Do check out Danny’s excellent blog, and his now legendary podcasts with BAFTA nominated writer Tim Clague. In the meantime, took copious notes from both days with Danny, and thought it would be useful to share some of the choice soundbites – below are the notes from Saturday, not in any particular order, but all extremely insightful. Sunday’s notes to follow soon. Enjoy!
- READ TWO SCRIPTS A WEEK (there are thousands readily available online); analyse them, look at their format, structure, style dialogue etc it’s the best training you can have
- A script, like a film, should move – should flow down the page; don’t introduce too many characters at once, have a consistency of style
- STORY! STORY! STORY!
- “TV is meant to be listened to and occasionally looked at, cinema is meant to be looked at and occasionally listened to”
- Acceptable character introduction: NAME (Age) – and three words to describe – eg “overweight, divorced, grumpy” ; then you want examples of the character being grumpy within the script
- You have to be able to express your idea succinctly, in a log line or a pitch, if not, it’s usually a sign that the script is in trouble in some way, too difficult to pin down
Generally, any film can be broken down into:
- – there’s a character who wants something, who has an opportunity or goal, BUT there’s this thing that’s in his way and this is what he does to get over the conflict and succeed
- Have a strategy beforehand & a natural passion – why do I want to tell this story? why do I want to make it? Then you can translate to the people you’re making it with – maybe you just love the genre, are passionate about it
- The more pro-active you can be in any capacity, the more it will inform your writing
- It’s easy to get indulgent about our stories
- You have to find the right approach that suits you – could start with beat sheet or index cards, or could just launch in & improv entirely
- You could use index cards – list the scenes you want to write, pin them on a board – bit of fun & useful too
- Watch programmes with subtitles switched on – it’s a good exercise for writing dialogue
- Subtext – you want the audience to get it without telling them it’s there – slight of hand – ‘do “A Derren Brown” on them’

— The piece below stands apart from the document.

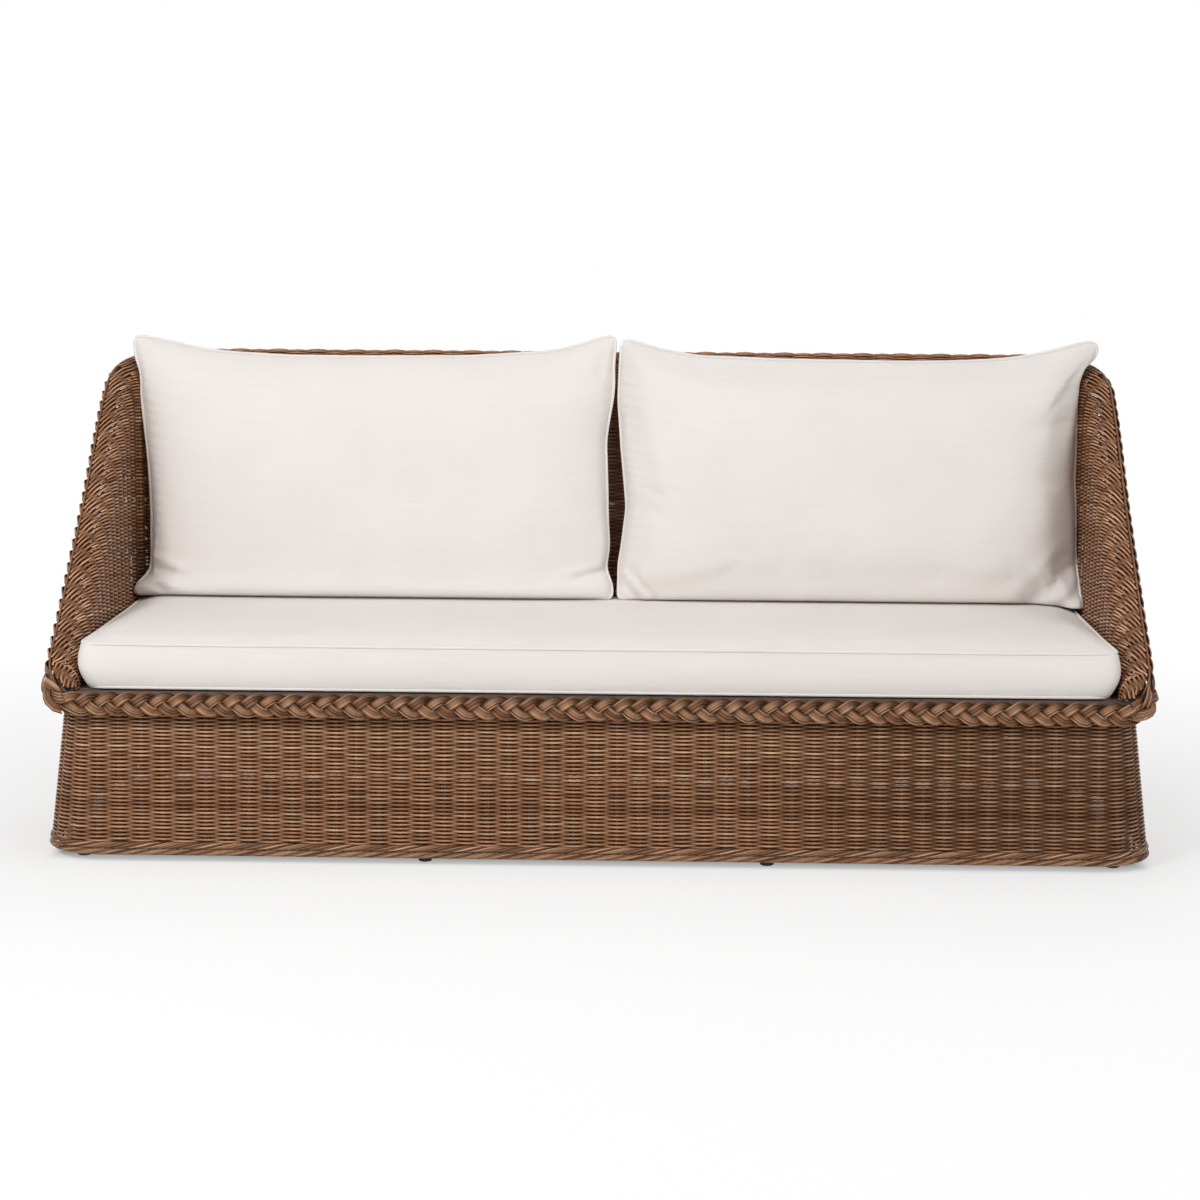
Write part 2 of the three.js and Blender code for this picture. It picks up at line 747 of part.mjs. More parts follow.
for (let i = 0; i < slatCount; i++) {
  const front = deckFrontY + i * slatPitch;
  const back = front + slatWidth;
  const outline = new THREE.Shape([
    new THREE.Vector2(front, slatBottom),
    new THREE.Vector2(back, slatBottom),
    new THREE.Vector2(back, deckHeight - slatEdge),
    new THREE.Vector2(back - slatEdge, deckHeight),
    new THREE.Vector2(front + slatEdge, deckHeight),
    new THREE.Vector2(front, deckHeight - slatEdge),
  ]);
  const half = slatHalfLength(front, back);
  const geometry = new THREE.ExtrudeGeometry(outline, { depth: 2 * half, bevelEnabled: false })
    .translate(0, 0, -half)
    .rotateY(quarterTurn)
    .rotateX(quarterTurn);
  add(`deck_slat_${i + 1}`, geometry, slatWood);
}

// The seat cushion: a boxed cushion with a crowned top, bellied sides and a welt at both seams

function cushionOutline(grow) {
  const halfWidth = seatHalfWidth - cushionFit + grow;
  const front = frontFaceY + seatCushionInset - grow;
  const back = wallBackY + backLeanShare * slatThickness - cushionFit + grow;
  const frontRadius = seatCushionCorner + grow;
  const rearRadius = backCornerRadius - cushionFit + grow;
  const steps = 5;
  const quarter = (x, y, radius, from) =>
    cornerArc(x, y, radius, from, from + quarterTurn, steps).map(({ point }) => point);
  return [
    ...quarter(halfWidth - frontRadius, front + frontRadius, frontRadius, -quarterTurn),
    ...quarter(halfWidth - rearRadius, back - rearRadius, rearRadius, 0),
    ...quarter(-halfWidth + rearRadius, back - rearRadius, rearRadius, quarterTurn),
    ...quarter(-halfWidth + frontRadius, front + frontRadius, frontRadius, 2 * quarterTurn),
  ];
}

function cushionLevel(grow, z) {
  return cushionOutline(grow).map((point) => point.clone().setZ(z));
}

function closedByFan(rings) {
  const points = rings.flat();
  const count = rings[0].length;
  const index = [];
  for (let ring = 0; ring < rings.length - 1; ring++) {
    for (let i = 0; i < count; i++) {
      const j = (i + 1) % count;
      const [a, b] = [ring * count, (ring + 1) * count];
      index.push(a + i, a + j, b + j, a + i, b + j, b + i);
    }
  }
  for (const ring of [rings[0], rings.at(-1)]) {
    const middle = ring.reduce((sum, p) => sum.add(p), new THREE.Vector3()).divideScalar(count);
    points.push(middle);
    const start = ring === rings[0] ? 0 : (rings.length - 1) * count;
    for (let i = 0; i < count; i++) {
      const [p, q] = [start + i, start + ((i + 1) % count)];
      if (ring === rings[0]) index.push(q, p, points.length - 1);
      else index.push(p, q, points.length - 1);
    }
  }
  if (signedVolume(points, index) < 0) index.reverse();
  const geometry = new THREE.BufferGeometry().setFromPoints(points);
  geometry.setIndex(index);
  geometry.computeVertexNormals();
  return geometry;
}

const cushionFloor = deckHeight + clearance;
const cushionSeam = cushionFloor + seatCushionThickness;
const crownShares = [0.25, 0.6, 1];
const bellyShares = [0.3, 0.5, 0.7];
const [bellyStartShare, bellyEndShare] = [0.1, 0.9];
const crownInset = 90;
const belly = (share) => -seatCushionSide * (1 - Math.sin(Math.PI * share));
const seatLevels = [
  cushionLevel(-seatCushionSide - 3 * weltRadius, cushionFloor),
  cushionLevel(-seatCushionSide, cushionFloor),
  cushionLevel(-seatCushionSide + weltRadius, cushionFloor + weltRadius),
  cushionLevel(belly(bellyStartShare), cushionFloor + 2 * weltRadius),
  ...bellyShares.map((share) => cushionLevel(belly(share), cushionFloor + seatCushionThickness * share)),
  cushionLevel(belly(bellyEndShare), cushionSeam - 2 * weltRadius),
  cushionLevel(-seatCushionSide + weltRadius, cushionSeam - weltRadius),
  cushionLevel(-seatCushionSide, cushionSeam),
  cushionLevel(-seatCushionSide - 2 * weltRadius, cushionSeam - weltRadius / 4),
  ...crownShares.map((share) =>
    cushionLevel(-crownInset * share, cushionSeam + seatCushionCrown * Math.sin(quarterTurn * share)),
  ),
];
add("seat_cushion", closedByFan(seatLevels), canvas);

// A back cushion: a knife-edged pillow with eared corners, leaning on the inner skin.
// Shares run from -1 to 1 across its width and up its height.

// Half the room between the arms at a point of the seat, less where the back corner turns in
function wallHalfWidthAt(y, z) {
  const { point } = wallPoint(armEnd, z, 0);
  const rise = Math.min(Math.max(y - point.y, 0), backCornerRadius);
  const turn = Math.asin(rise / backCornerRadius) / quarterTurn;
  const rollShare = 1 + (2 * (z - rimHeight(wayAt(armEnd + turn)))) / rollHeight;
  if (rollShare > 1) return Infinity;
  const rolled = (rollWidth / 2) * (1 - circleReach(1, Math.max(rollShare, 0)));
  return point.x - backCornerRadius + circleReach(backCornerRadius, rise) + rolled;
}

const pillowSteps = 12;
const pillowRows = 8;
const bottomDipShare = 0.25;
const weldDistance = 0.001;

function pillowPoint(across, up, side) {
  const halfW = backCushionWidth / 2;
  const halfH = backCushionHeight / 2;
  const ear = backCushionEar * Math.abs(across) ** 6 * Math.abs(up) ** 6;
  const drawX = backCushionDrawIn * (1 - up ** 2) * Math.abs(across) ** 3;
  const drawZ = backCushionTopDip * (1 - across ** 2) * Math.abs(up) ** 3;
  const x = Math.sign(across) * (Math.abs(across) * (halfW - backCushionEar) - drawX + ear);
  const dip = up > 0 ? drawZ : drawZ * bottomDipShare;
  const z = Math.sign(up) * (Math.abs(up) * (halfH - backCushionEar) - dip + ear);
  const full = (1 - Math.abs(across) ** 5) ** 0.6 * (1 - Math.abs(up) ** 5) ** 0.6;
  const depth = side * (backCushionDepth / 2) * full;
  return [x, depth, z];
}

function pillow(centreX) {
  const base = cushionSeam + seatCushionCrown + clearance;
  const wallAt = (z) => wallBackY + backLeanShare * (z - slatBottom) - clearance;
  const place = (across, up, side) => {
    const [x, depth, z] = pillowPoint(across, up, side);
    const height = base + backCushionHeight / 2 + z;
    const seamY = wallAt(base) - backCushionSeamIn + backCushionLeanShare * (height - base);
    const y = Math.min(seamY + depth, wallAt(height));
    const reach = wallHalfWidthAt(y, height) - cushionFit;
    return new THREE.Vector3(Math.min(Math.max(centreX + x, -reach), reach), y, height);
  };
  const share = (i, count) => -Math.cos((Math.PI * i) / count);
  const points = [];
  const index = [];
  const grid = (side) =>
    Array.from({ length: pillowRows + 1 }, (_, row) =>
      Array.from({ length: pillowSteps + 1 }, (_, column) => {
        const [across, up] = [share(column, pillowSteps), share(row, pillowRows)];
        points.push(place(across, up, side));
        return points.length - 1;
      }),
    );
  for (const side of [-1, 1]) {
    const ids = grid(side);
    for (let row = 0; row < pillowRows; row++) {
      for (let column = 0; column < pillowSteps; column++) {
        const [a, b] = [ids[row][column], ids[row][column + 1]];
        const [d, c] = [ids[row + 1][column], ids[row + 1][column + 1]];
        if (side < 0) index.push(a, b, c, a, c, d);
        else index.push(a, c, b, a, d, c);
      }
    }
  }
  const geometry = new THREE.BufferGeometry().setFromPoints(points);
  geometry.setIndex(index);
  const merged = mergeVertices(geometry, weldDistance);
  merged.computeVertexNormals();
  return merged;
}

add("back_cushion_right", pillow(backCushionPairShift + backCushionSpread), canvas);
add("back_cushion_left", pillow(backCushionPairShift - backCushionSpread), canvas);

export default sofa;
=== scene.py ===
# %% [markdown]
# # A woven garden sofa in rattan cane
#
# The sofa is a shell of woven cane on a frame of bent poles, with three loose cushions. The CAD
# model gives every piece its place, so this lesson only dresses it: the closed CAD shells give
# way to real strands that pass over and under their stakes, and the cushions become sewn,
# stuffed covers. The poles, legs and slats keep their CAD shapes and get a better finish.

import math

import bmesh
import bpy
import numpy as np
from mathutils import Matrix, Vector


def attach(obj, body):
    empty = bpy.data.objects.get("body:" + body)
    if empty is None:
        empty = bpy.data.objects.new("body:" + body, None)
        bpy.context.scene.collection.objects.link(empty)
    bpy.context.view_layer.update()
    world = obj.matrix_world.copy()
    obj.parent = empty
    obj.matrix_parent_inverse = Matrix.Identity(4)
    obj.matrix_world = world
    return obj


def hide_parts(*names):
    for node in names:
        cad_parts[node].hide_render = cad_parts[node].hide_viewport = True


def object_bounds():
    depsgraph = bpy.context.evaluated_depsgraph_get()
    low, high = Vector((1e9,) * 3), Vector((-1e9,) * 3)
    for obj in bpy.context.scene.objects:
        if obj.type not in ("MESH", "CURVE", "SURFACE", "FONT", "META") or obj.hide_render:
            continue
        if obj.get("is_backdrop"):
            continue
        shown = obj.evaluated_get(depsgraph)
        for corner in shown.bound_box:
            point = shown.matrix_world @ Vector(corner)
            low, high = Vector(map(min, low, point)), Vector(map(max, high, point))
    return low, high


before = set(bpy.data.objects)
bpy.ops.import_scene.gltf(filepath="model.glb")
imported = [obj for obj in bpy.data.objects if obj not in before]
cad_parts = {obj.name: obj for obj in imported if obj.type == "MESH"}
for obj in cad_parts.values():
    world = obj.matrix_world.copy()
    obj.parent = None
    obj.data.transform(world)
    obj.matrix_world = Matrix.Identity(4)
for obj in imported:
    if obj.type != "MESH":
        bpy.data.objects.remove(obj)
cad_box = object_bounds()
scene = bpy.context.scene
rng = np.random.default_rng(7)
HALF_TURN = math.pi
QUARTER_TURN = math.pi / 2
print("CAD box", [[round(v, 4) for v in corner] for corner in cad_box])


def put(name, data):
    """An object in the scene for a mesh, a curve, a lamp or the camera."""
    made = bpy.data.objects.new(name, data)
    scene.collection.objects.link(made)
    return made



# %% [markdown]
# ## The camera
#
# The photograph was taken from the front with a long lens, a little above the rim and a little
# off centre. The camera is built from its three axes, because that keeps the small turn and roll
# easy to read: a level view is turned, then tipped down, then rolled.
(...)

- Audiences WANT to work things out, we WANT to be engaged, to second guess, to be surprised by the reveal
- The industry needs to be told what to do, it’s passive, it waits for other people to validate things – “I want that guy because he won a BAFTA” ; the industry wont take risks – it should be doing more to help new writers
- It’s all good karma – help other writers if you can in a creative capacity
- “If I can be responsible for my own work without being reliant on other people, my work will be better – if my work isn’t getting made its because of me, I have to take responsibility and do the best I can”
Short film history:-
- In 50s and 60s short films took a hit, they were mostly serious so, versus the Hollywood glitz & glamour they couldn’t survive, they didn’t have a healthy audience; there were only really experimental shorts
Gaspar Rainbow Dance – brilliant short!
- The rise of pop video in the 70s and 80s re-introduced short films
- Natural visual grammar develops even in pop video
- The advent of broadband introduced online series – first real hit was ‘Lonely Girl’ – video diary, which gave rise to Kate Modern, then Sophia’s diary
- Online content was something new – it ‘belonged’ to the viewer; teenagers found the show themselves, felt like they owned it, they weren’t TOLD to watch it by broadcasters
- The internet gives us a sense of ownership; we can create the content, we don’t need permission, we don’t need to pitch; hopefully, people will find it and share it and build it from there
- You must ask yourself – why are we making this? what kind of audience do I want to reach? what expectation do I have in making this short film?
- Film has to be all consuming, that’s the passion and vision you have to apply to it, it IS stressful; you need friends, family, partners to support that
- You would never tell somebody to ‘just cheer up’ if they’re depressed, so don’t tell somebody to ‘just write something’ if they have writer block
- When asking for things – people’s default position is to want to help – the first 20seconds of that phonecall is the hardest, then it’s generally alright
- Networking – don’t expect immediate results from a new contact; display the value in what they can get from helping you, the value of the project (ie who else is on board, how good the script is, your background/story)
- Remember; we’re just dealing with people – generally they’re decent, normal individuals
- When writing emails to people – especially to ask for things – write GOOD emails, craft them, take time over them, be professional – first impressions count
- People in the industry respond to the script – they don’t work on any old sh*t!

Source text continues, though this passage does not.